都に流行歌を歌い舞う“白拍子”として評判の祇王(姉)と祇女(妹)という名の美しい姉妹がいました。
ある日、姉妹が清盛の館で舞いを披露すると、姉の祇王は清盛に見初められ、清盛の寵愛を受け、姉妹と母と、館にて華やかな生活を送ることになったのでした。
そんなある日のこと。仏御前(ほとけごぜん)という若くて美しい白拍子が自分の舞いを披露させて欲しいと、清盛を訪ねてきました。
しかし、清盛は「見る必要はない。」と門前払いしようとしました。祇王は仏御前を不憫に思い、清盛にとりなし、仏御前は舞を披露しました。

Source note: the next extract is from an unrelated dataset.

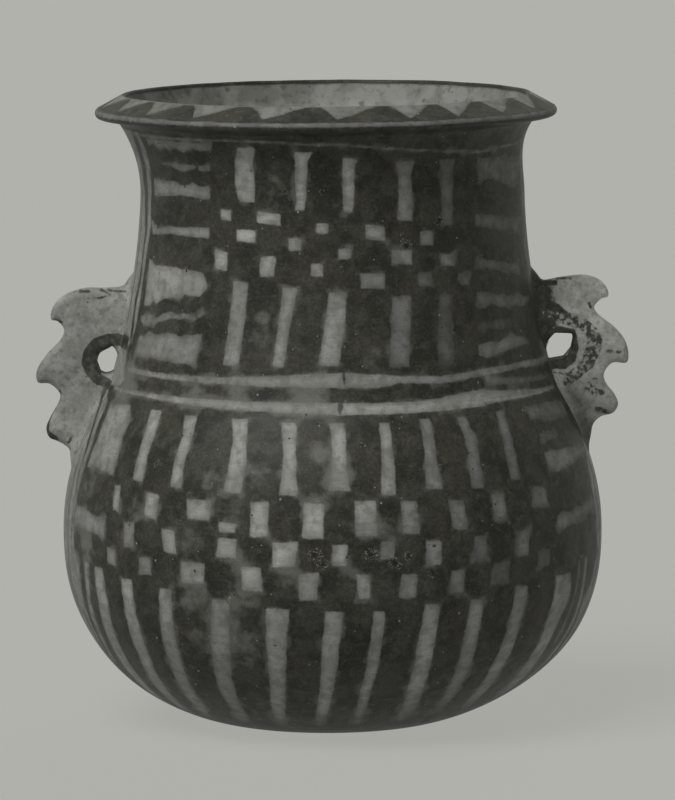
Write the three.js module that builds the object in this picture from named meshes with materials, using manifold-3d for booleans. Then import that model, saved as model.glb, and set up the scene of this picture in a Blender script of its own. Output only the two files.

すると、仏御前の見事な舞いと美貌に魅了され、心奪われ館に住まわせることにしたのです。
清盛の心が離れてしまったことを悟った祇王は、館の障子に「萌え出づるも 枯るるも同じ野辺の草 いずれか秋に あわではつべき」と書き残して、妹と母とともに館から出て行きました。
ところが、清盛は祇王のもとに使者を遣わせ、事もあろう事に「仏御前が退屈をしているので、舞いを踊って、仏御前をなぐさよ」と伝えてきたのです。
祇王はその清盛の心の無さをただただ悔しく思い、涙ながらに仏御前の前で舞ったのでした。
屈辱を受けた祇王は自身に虚しさを知り、母と妹とともに髪を剃って往生院に出家し、その後3人でひっそりと祇王寺で暮らしました。
それから半年ほど経った頃、清盛に寵愛を受けていたはずの仏御前が祇王を訪ねて来ました。仏御前は清盛の祇王に対する仕打ちに自身を重ね、いづれは我が身かと無情を感じて出家してきたのでした。
それから4人は嵯峨野の小庵で念仏三昧の日々を仲良く送り、余生を過ごしたと言われています。